Hopefully this campaign will deliver the rational reasons, as well as the feel-good fresh food people.

Unilever Domestos Body Builder ad – meet Phil Pace

New from Droga 5 and continuing the stream of good new Aussie ads.

Good advertising relies to a large degree on insights and truths told through believable stories that are relevant, interesting and motivating. Encouraging people to engage, believe and buy.

This is a great example of engaging with the audience. We might not all be body builders, but we can all see the relevance of this story. Also nice that the brand isn’t sold to us in the first scene – we are invited on a journey that entertains us courtesy of the brand.

I would say it is a future case study in how to tackle “taboos” – this really is classic “problem – solution” advertising in a new and groundbreaking effort for the category. Credit to the team for identifying the specific problem and communicating it!

As always there is a skill in storytelling that is beautifully executed here – Phil doesn’t say anything, the narrative all comes from the VO of his partner. It draws you in and you believe in the characters and believe that it is real – real problems = real solutions. This is so much more effective than trying to create characters and situations that aren’t believable or credible and yet hope to convince the consumer. This is a sector where “efficacy” and belief are critical and this execution delivers in spades…

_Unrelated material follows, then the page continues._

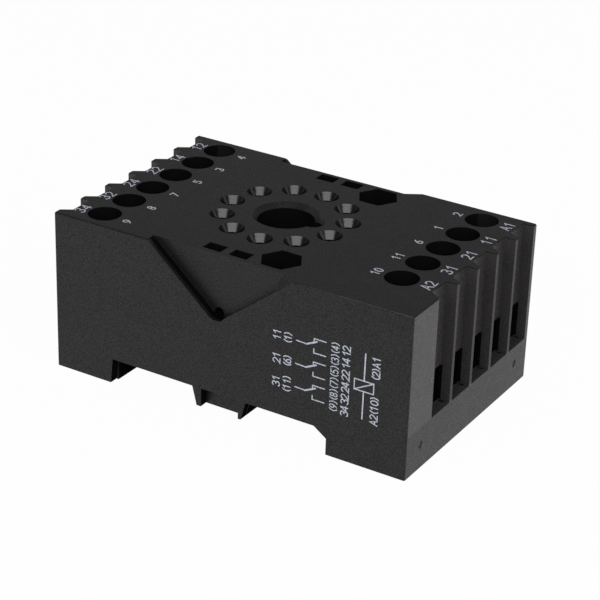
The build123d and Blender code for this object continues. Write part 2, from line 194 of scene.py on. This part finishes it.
def ramp(tree, value, low, high):
    """Noise turned to a colour between low and high."""
    node = tree.nodes.new("ShaderNodeValToRGB")
    node.color_ramp.elements[0].position = NOISE_LOW
    node.color_ramp.elements[0].color = (*low, 1.0)
    node.color_ramp.elements[1].position = NOISE_HIGH
    node.color_ramp.elements[1].color = (*high, 1.0)
    tree.links.new(value, node.inputs["Fac"])
    return node.outputs["Color"]


def bump(tree, shader, height, strength, distance, edge_radius=0.0):
    """Bump on the shader, over softly rounded edges where a radius is given."""
    node = tree.nodes.new("ShaderNodeBump")
    node.inputs["Strength"].default_value = strength
    node.inputs["Distance"].default_value = distance
    tree.links.new(height, node.inputs["Height"])
    if edge_radius:
        edge = tree.nodes.new("ShaderNodeBevel")
        edge.samples = 6
        edge.inputs["Radius"].default_value = edge_radius
        tree.links.new(edge.outputs["Normal"], node.inputs["Normal"])
    tree.links.new(node.outputs["Normal"], shader.inputs["Normal"])
    return node


def object_place(tree):
    """X, Y and Z of a point of the object."""
    coordinates = tree.nodes.new("ShaderNodeTexCoord")
    place = tree.nodes.new("ShaderNodeSeparateXYZ")
    tree.links.new(coordinates.outputs["Object"], place.inputs["Vector"])
    return place.outputs


def face_normal(tree):
    """Unit normal of the face."""
    return tree.nodes.new("ShaderNodeNewGeometry").outputs["True Normal"]


def upward(tree):
    """Upward part of the face's unit normal."""
    parts = tree.nodes.new("ShaderNodeSeparateXYZ")
    tree.links.new(face_normal(tree), parts.inputs["Vector"])
    return parts.outputs["Z"]


def without_sign(tree, value):
    """Value without its sign."""
    node = tree.nodes.new("ShaderNodeMath")
    node.operation = "ABSOLUTE"
    tree.links.new(value, node.inputs[0])
    return node.outputs["Value"]


def near_to(tree, value, middle, half):
    """One where the value is no further than half from the middle, else nought."""
    node = tree.nodes.new("ShaderNodeMath")
    node.operation = "COMPARE"
    node.inputs[1].default_value = middle
    node.inputs[2].default_value = half
    tree.links.new(value, node.inputs[0])
    return node.outputs["Value"]


def in_range(tree, value, low, high):
    """One where the value is in a range given in millimetres, else nought."""
    return near_to(tree, value, (low + high) / 2 * MM, (high - low) / 2 * MM)


def product(tree, first, second):
    """Two values multiplied."""
    node = tree.nodes.new("ShaderNodeMath")
    node.operation = "MULTIPLY"
    tree.links.new(first, node.inputs[0])
    tree.links.new(second, node.inputs[1])
    return node.outputs["Value"]


def in_box(tree, box):
    """One in a box. X and Y count without their sign where their range doesn't start below nought."""
    x, y, z = object_place(tree)
    x_range, y_range, z_range = box
    mask = in_range(tree, z, *z_range)
    for value, (low, high) in ((x, x_range), (y, y_range)):
        if low >= 0:
            value = without_sign(tree, value)
        mask = product(tree, mask, in_range(tree, value, low, high))
    return mask


def fade(tree, value, none, full):
    """Share that grows from nought to one as the value goes from none to full."""
    node = tree.nodes.new("ShaderNodeMapRange")
    node.inputs["From Min"].default_value = none
    node.inputs["From Max"].default_value = full
    tree.links.new(value, node.inputs["Value"])
    return node.outputs["Result"]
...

I’m as interested to see the media strategy to maximize this 2 minutes worth – to be honest, it only takes a couple of views and you not only “get it”, but you remember the brand, demonstrating the power of strong, strategic creative.

And what about this for a “branded” journey we all want to go on… http://flushtracker.com/ (…who said this sector was dull!!??)

Sydney International Food Festival

Photographer Natalie Boog and the creative team at Whybin\TBWA created a simple and effective campaign for the Sydney International Food Festival (SIFF).

The idea is used for the siff website as well as on books, cards and other media around the event.